Task brief: Please give the listing again in its entirety, exactly as written.

Data extract:
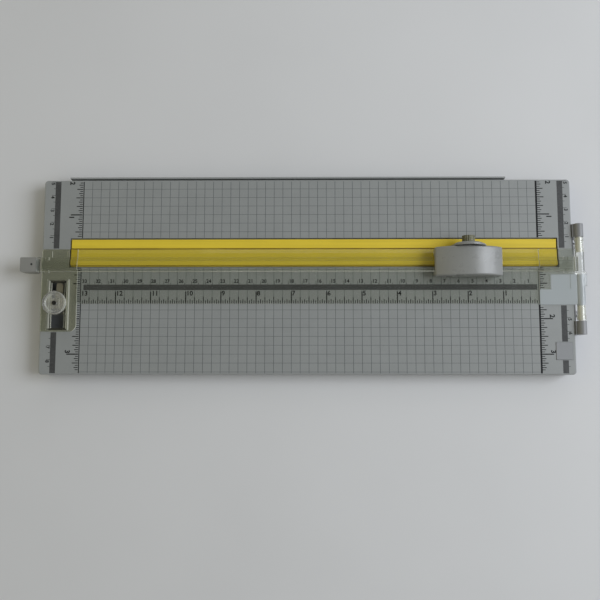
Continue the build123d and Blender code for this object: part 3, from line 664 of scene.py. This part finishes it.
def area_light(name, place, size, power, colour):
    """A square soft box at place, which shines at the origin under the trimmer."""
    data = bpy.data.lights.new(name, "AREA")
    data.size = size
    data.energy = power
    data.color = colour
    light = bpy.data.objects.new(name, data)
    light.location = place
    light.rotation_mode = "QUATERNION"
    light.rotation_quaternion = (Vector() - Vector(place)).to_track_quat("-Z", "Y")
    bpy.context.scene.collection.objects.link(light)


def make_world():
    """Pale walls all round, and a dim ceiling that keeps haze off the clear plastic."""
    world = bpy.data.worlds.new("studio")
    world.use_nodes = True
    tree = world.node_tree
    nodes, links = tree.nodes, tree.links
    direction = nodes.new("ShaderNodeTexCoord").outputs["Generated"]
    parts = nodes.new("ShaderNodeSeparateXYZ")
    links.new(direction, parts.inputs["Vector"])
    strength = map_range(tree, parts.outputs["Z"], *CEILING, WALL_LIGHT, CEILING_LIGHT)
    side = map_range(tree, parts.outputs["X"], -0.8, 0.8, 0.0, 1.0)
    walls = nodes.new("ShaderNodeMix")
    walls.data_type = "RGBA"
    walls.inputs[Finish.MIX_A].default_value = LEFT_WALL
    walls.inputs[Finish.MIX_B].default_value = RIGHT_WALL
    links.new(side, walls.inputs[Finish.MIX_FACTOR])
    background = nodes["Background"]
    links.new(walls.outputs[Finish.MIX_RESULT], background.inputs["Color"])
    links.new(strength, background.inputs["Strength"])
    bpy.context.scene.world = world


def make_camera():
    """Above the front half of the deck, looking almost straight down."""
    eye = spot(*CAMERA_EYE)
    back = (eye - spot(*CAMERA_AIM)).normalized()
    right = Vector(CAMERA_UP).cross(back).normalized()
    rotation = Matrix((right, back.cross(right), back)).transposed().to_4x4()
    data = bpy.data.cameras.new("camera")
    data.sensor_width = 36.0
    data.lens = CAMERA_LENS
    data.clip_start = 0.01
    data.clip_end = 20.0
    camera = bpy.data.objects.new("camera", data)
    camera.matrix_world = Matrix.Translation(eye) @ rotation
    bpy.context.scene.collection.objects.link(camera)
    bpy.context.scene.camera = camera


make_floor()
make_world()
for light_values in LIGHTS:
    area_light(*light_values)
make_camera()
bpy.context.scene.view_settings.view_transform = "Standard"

Correct result:
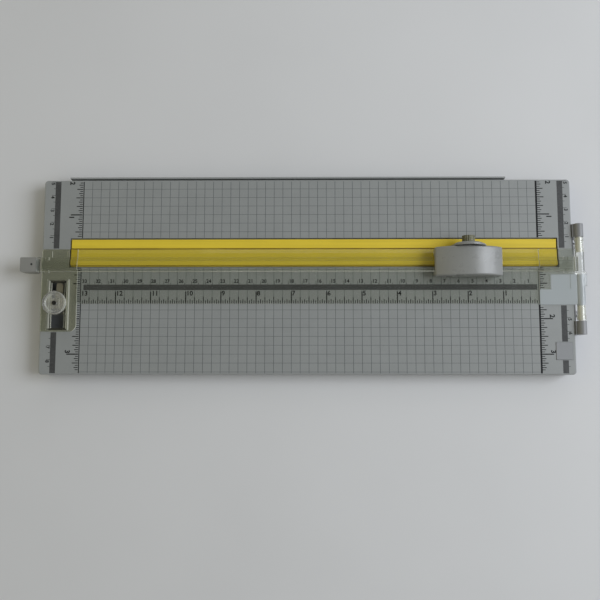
Continue the build123d and Blender code for this object: part 3, from line 664 of scene.py. This part finishes it.
def area_light(name, place, size, power, colour):
    """A square soft box at place, which shines at the origin under the trimmer."""
    data = bpy.data.lights.new(name, "AREA")
    data.size = size
    data.energy = power
    data.color = colour
    light = bpy.data.objects.new(name, data)
    light.location = place
    light.rotation_mode = "QUATERNION"
    light.rotation_quaternion = (Vector() - Vector(place)).to_track_quat("-Z", "Y")
    bpy.context.scene.collection.objects.link(light)


def make_world():
    """Pale walls all round, and a dim ceiling that keeps haze off the clear plastic."""
    world = bpy.data.worlds.new("studio")
    world.use_nodes = True
    tree = world.node_tree
    nodes, links = tree.nodes, tree.links
    direction = nodes.new("ShaderNodeTexCoord").outputs["Generated"]
    parts = nodes.new("ShaderNodeSeparateXYZ")
    links.new(direction, parts.inputs["Vector"])
    strength = map_range(tree, parts.outputs["Z"], *CEILING, WALL_LIGHT, CEILING_LIGHT)
    side = map_range(tree, parts.outputs["X"], -0.8, 0.8, 0.0, 1.0)
    walls = nodes.new("ShaderNodeMix")
    walls.data_type = "RGBA"
    walls.inputs[Finish.MIX_A].default_value = LEFT_WALL
    walls.inputs[Finish.MIX_B].default_value = RIGHT_WALL
    links.new(side, walls.inputs[Finish.MIX_FACTOR])
    background = nodes["Background"]
    links.new(walls.outputs[Finish.MIX_RESULT], background.inputs["Color"])
    links.new(strength, background.inputs["Strength"])
    bpy.context.scene.world = world


def make_camera():
    """Above the front half of the deck, looking almost straight down."""
    eye = spot(*CAMERA_EYE)
    back = (eye - spot(*CAMERA_AIM)).normalized()
    right = Vector(CAMERA_UP).cross(back).normalized()
    rotation = Matrix((right, back.cross(right), back)).transposed().to_4x4()
    data = bpy.data.cameras.new("camera")
    data.sensor_width = 36.0
    data.lens = CAMERA_LENS
    data.clip_start = 0.01
    data.clip_end = 20.0
    camera = bpy.data.objects.new("camera", data)
    camera.matrix_world = Matrix.Translation(eye) @ rotation
    bpy.context.scene.collection.objects.link(camera)
    bpy.context.scene.camera = camera


make_floor()
make_world()
for light_values in LIGHTS:
    area_light(*light_values)
make_camera()
bpy.context.scene.view_settings.view_transform = "Standard"